● **THE PROBLEM**
Below are several records. Retype exactly those lines running from the one with "at its crimps" through the one with "bpy.context.scene.collection.objects.link(empty)", end lines included, and no others.

--- PROVIDED ENTRIES ---

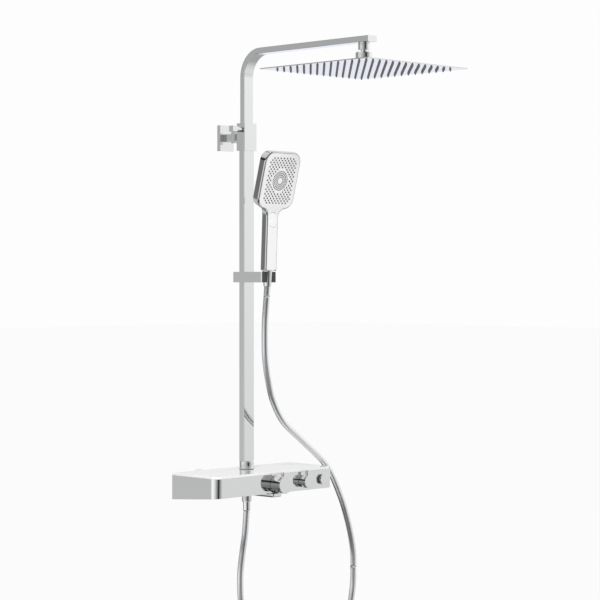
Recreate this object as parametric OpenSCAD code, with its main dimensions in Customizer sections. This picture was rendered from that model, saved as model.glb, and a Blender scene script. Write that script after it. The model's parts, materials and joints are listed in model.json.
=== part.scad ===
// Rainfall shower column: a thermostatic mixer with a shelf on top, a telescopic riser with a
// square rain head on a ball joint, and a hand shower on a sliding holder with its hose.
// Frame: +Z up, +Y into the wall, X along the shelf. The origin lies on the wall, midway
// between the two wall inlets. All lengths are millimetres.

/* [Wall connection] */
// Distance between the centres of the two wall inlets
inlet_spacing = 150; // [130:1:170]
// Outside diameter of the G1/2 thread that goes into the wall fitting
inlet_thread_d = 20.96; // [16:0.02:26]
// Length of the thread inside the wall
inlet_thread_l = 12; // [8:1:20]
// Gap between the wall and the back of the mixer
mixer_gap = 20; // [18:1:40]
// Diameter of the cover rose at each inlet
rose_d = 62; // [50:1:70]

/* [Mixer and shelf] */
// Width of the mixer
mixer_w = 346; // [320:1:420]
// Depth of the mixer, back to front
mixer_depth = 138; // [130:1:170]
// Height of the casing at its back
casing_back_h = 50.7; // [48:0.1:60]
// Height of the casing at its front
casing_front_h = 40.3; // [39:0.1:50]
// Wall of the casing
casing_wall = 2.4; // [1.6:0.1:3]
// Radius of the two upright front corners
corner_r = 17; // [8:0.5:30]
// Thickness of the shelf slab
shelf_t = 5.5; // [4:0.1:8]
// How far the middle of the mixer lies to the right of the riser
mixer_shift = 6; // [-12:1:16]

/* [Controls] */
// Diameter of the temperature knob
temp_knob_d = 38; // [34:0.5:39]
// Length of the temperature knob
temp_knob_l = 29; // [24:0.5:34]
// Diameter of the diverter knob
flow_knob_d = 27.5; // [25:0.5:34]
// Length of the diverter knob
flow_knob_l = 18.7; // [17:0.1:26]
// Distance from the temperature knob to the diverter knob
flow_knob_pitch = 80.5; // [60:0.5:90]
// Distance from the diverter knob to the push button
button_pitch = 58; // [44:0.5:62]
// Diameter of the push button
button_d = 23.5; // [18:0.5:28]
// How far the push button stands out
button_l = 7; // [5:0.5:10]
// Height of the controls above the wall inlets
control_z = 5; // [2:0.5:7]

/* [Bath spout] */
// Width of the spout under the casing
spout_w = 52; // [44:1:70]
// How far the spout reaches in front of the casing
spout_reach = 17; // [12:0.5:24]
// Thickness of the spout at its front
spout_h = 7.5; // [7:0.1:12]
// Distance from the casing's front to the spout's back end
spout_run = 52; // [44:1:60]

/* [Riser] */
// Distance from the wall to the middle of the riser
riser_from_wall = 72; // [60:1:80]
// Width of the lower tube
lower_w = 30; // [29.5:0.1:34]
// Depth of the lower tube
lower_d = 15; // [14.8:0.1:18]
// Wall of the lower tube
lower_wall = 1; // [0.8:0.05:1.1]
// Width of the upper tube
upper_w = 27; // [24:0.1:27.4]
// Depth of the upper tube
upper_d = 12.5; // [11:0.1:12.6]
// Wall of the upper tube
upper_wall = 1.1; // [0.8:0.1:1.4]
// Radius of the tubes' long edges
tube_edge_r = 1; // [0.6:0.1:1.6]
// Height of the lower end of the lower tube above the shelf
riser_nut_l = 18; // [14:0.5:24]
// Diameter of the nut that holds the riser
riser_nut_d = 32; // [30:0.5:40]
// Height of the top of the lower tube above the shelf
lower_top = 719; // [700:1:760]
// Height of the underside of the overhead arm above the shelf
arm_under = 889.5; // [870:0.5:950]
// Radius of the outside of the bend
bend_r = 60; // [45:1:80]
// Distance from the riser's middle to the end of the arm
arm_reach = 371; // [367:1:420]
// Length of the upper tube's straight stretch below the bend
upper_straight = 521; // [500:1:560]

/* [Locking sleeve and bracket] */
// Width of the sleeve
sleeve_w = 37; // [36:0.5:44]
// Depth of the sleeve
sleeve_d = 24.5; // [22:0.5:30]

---
--- PROVIDED ENTRIES ---

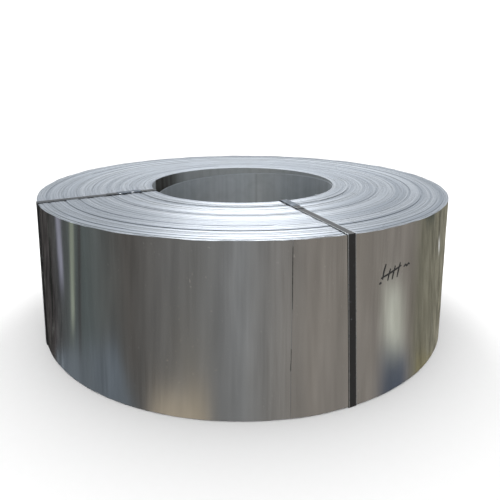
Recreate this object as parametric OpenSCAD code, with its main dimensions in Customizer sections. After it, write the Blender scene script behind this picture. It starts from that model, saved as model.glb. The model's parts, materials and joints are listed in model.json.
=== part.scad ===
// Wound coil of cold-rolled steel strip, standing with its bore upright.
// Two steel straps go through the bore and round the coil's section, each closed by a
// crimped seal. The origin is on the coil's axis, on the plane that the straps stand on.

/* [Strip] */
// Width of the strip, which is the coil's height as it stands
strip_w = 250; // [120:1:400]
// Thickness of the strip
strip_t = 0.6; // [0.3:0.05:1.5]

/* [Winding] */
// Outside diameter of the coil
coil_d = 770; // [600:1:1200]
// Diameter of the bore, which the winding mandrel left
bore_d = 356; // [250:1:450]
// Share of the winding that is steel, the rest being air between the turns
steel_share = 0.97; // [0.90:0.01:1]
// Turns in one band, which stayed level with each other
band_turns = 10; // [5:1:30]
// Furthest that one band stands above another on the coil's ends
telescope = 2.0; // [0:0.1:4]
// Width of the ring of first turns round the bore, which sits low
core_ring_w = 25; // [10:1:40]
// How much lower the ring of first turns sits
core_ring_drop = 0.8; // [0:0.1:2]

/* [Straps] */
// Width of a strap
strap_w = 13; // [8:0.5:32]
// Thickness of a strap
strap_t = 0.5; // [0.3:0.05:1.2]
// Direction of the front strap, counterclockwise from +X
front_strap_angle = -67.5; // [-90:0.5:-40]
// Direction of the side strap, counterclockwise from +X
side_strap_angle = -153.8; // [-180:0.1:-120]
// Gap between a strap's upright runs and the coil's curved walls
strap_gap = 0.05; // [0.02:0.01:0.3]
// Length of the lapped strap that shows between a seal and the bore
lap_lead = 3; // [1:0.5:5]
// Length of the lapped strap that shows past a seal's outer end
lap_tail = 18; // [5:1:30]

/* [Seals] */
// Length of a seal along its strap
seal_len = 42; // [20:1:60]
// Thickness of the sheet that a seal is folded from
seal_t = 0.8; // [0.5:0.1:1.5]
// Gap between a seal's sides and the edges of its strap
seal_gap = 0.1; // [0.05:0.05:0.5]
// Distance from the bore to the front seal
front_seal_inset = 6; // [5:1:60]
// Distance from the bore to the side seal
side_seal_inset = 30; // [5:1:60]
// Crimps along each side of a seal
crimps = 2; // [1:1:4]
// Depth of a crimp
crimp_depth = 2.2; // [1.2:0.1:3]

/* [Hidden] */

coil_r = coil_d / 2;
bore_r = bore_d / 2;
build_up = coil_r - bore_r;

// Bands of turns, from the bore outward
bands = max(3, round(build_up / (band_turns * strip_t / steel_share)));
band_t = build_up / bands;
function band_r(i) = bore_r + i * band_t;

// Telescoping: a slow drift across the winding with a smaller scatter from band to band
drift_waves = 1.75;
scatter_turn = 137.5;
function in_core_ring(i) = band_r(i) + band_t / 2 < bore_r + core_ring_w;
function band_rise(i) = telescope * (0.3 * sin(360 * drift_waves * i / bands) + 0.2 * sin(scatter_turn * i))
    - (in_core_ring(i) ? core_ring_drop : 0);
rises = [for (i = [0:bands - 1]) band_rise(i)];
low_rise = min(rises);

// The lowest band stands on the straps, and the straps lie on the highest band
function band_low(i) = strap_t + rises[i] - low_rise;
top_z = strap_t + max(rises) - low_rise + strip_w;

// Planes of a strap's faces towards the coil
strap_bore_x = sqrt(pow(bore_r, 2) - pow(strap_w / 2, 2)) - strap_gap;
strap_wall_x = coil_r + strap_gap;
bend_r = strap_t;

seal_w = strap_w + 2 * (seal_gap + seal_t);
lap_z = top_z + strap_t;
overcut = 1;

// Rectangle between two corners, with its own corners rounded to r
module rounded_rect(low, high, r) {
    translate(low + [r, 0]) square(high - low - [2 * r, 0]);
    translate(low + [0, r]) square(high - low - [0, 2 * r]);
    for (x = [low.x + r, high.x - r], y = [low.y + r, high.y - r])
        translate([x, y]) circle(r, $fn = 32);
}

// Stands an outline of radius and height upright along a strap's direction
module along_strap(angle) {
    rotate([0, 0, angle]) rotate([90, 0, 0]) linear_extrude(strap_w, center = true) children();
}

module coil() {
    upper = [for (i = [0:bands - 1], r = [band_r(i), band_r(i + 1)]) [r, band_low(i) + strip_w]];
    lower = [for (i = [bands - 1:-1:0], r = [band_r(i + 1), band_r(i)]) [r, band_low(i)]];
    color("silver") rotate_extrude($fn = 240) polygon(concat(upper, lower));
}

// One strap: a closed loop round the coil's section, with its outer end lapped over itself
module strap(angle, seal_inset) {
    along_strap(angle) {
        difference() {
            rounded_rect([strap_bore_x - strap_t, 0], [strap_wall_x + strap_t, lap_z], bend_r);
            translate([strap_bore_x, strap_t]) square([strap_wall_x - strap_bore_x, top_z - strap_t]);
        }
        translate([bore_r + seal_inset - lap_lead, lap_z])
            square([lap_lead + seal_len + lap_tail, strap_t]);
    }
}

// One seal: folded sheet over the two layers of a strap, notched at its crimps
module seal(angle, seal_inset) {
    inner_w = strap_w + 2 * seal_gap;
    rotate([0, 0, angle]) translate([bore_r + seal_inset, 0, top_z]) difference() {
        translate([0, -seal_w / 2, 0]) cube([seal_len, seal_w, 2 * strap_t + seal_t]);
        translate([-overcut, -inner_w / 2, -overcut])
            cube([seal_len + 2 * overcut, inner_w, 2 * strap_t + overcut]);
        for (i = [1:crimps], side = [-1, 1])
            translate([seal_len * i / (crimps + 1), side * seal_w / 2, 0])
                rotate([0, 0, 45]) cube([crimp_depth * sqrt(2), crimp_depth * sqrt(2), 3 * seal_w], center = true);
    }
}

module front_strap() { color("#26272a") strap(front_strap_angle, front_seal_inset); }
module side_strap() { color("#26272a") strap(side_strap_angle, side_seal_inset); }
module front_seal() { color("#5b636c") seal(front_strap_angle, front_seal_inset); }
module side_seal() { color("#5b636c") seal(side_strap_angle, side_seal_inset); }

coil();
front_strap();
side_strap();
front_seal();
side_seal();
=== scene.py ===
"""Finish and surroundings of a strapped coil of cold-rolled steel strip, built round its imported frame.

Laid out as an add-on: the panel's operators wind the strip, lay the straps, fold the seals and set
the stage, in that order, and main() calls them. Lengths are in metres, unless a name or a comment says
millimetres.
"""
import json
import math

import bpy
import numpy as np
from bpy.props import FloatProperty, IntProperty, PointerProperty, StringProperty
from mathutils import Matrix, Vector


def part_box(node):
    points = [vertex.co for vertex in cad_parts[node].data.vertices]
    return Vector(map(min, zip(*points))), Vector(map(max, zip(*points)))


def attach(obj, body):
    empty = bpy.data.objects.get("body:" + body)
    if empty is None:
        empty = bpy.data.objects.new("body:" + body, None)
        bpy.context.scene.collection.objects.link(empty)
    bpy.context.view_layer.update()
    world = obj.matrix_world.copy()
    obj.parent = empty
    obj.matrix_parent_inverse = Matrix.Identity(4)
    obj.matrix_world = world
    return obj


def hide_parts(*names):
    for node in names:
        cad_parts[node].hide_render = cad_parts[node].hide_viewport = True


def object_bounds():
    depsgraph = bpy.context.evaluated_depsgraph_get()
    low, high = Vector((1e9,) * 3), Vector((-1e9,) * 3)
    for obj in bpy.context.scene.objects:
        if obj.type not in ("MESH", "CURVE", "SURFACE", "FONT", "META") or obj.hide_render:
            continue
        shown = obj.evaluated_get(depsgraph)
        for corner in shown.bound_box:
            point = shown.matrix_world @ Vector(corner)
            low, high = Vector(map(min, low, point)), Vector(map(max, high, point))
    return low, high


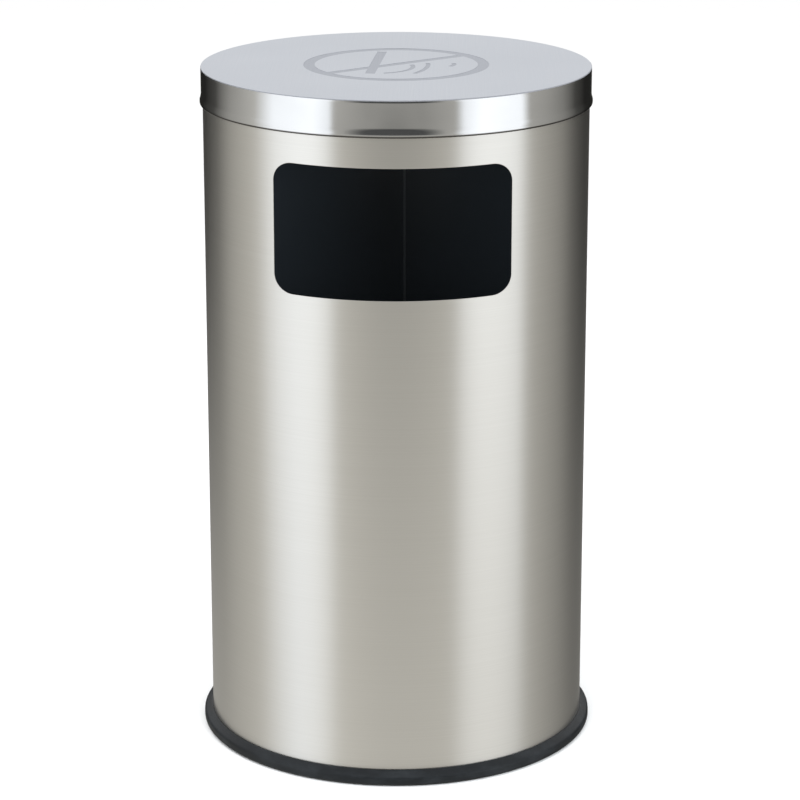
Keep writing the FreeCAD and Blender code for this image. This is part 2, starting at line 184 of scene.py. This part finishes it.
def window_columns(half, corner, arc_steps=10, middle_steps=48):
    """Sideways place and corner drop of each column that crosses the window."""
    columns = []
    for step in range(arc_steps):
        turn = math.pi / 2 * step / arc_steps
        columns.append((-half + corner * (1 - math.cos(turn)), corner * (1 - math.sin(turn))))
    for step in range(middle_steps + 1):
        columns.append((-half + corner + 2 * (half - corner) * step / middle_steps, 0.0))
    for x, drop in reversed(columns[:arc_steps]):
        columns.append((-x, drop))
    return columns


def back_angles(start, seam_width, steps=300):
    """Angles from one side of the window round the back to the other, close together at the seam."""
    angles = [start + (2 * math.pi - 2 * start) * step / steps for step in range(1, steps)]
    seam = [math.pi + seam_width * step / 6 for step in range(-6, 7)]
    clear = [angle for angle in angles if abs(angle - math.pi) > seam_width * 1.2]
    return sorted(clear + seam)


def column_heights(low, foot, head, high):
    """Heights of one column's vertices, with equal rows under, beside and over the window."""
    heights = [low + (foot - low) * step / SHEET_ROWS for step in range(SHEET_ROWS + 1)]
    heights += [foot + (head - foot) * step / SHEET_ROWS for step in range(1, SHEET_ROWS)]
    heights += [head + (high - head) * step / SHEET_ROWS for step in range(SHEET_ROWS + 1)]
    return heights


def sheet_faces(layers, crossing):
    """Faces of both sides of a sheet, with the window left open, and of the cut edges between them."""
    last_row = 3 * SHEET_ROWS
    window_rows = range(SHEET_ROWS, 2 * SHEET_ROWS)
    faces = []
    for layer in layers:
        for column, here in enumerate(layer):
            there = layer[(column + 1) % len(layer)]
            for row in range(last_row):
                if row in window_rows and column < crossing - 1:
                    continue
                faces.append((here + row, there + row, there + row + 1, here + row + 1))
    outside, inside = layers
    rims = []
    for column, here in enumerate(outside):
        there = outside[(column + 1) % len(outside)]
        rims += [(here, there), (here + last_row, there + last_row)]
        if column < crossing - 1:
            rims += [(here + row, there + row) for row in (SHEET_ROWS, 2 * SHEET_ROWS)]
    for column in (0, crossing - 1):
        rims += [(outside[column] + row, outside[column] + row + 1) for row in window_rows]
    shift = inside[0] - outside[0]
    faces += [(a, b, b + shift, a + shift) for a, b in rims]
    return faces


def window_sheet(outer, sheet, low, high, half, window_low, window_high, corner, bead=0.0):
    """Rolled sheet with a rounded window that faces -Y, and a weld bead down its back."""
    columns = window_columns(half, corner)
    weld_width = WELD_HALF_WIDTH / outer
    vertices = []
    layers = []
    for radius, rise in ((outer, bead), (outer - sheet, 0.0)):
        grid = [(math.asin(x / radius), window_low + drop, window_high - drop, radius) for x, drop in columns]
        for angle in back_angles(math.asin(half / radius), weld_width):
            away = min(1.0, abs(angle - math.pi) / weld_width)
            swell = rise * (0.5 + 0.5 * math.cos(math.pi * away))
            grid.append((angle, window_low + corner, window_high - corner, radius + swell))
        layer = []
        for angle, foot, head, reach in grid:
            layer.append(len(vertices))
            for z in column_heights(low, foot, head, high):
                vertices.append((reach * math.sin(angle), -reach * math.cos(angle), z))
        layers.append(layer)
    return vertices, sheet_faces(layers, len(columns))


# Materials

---

● **COMPLETED TASK**
// One seal: folded sheet over the two layers of a strap, notched at its crimps
module seal(angle, seal_inset) {
    inner_w = strap_w + 2 * seal_gap;
    rotate([0, 0, angle]) translate([bore_r + seal_inset, 0, top_z]) difference() {
        translate([0, -seal_w / 2, 0]) cube([seal_len, seal_w, 2 * strap_t + seal_t]);
        translate([-overcut, -inner_w / 2, -overcut])
            cube([seal_len + 2 * overcut, inner_w, 2 * strap_t + overcut]);
        for (i = [1:crimps], side = [-1, 1])
            translate([seal_len * i / (crimps + 1), side * seal_w / 2, 0])
                rotate([0, 0, 45]) cube([crimp_depth * sqrt(2), crimp_depth * sqrt(2), 3 * seal_w], center = true);
    }
}

module front_strap() { color("#26272a") strap(front_strap_angle, front_seal_inset); }
module side_strap() { color("#26272a") strap(side_strap_angle, side_seal_inset); }
module front_seal() { color("#5b636c") seal(front_strap_angle, front_seal_inset); }
module side_seal() { color("#5b636c") seal(side_strap_angle, side_seal_inset); }

coil();
front_strap();
side_strap();
front_seal();
side_seal();
=== scene.py ===
"""Finish and surroundings of a strapped coil of cold-rolled steel strip, built round its imported frame.

Laid out as an add-on: the panel's operators wind the strip, lay the straps, fold the seals and set
the stage, in that order, and main() calls them. Lengths are in metres, unless a name or a comment says
millimetres.
"""
import json
import math

import bpy
import numpy as np
from bpy.props import FloatProperty, IntProperty, PointerProperty, StringProperty
from mathutils import Matrix, Vector


def part_box(node):
    points = [vertex.co for vertex in cad_parts[node].data.vertices]
    return Vector(map(min, zip(*points))), Vector(map(max, zip(*points)))


def attach(obj, body):
    empty = bpy.data.objects.get("body:" + body)
    if empty is None:
        empty = bpy.data.objects.new("body:" + body, None)
        bpy.context.scene.collection.objects.link(empty)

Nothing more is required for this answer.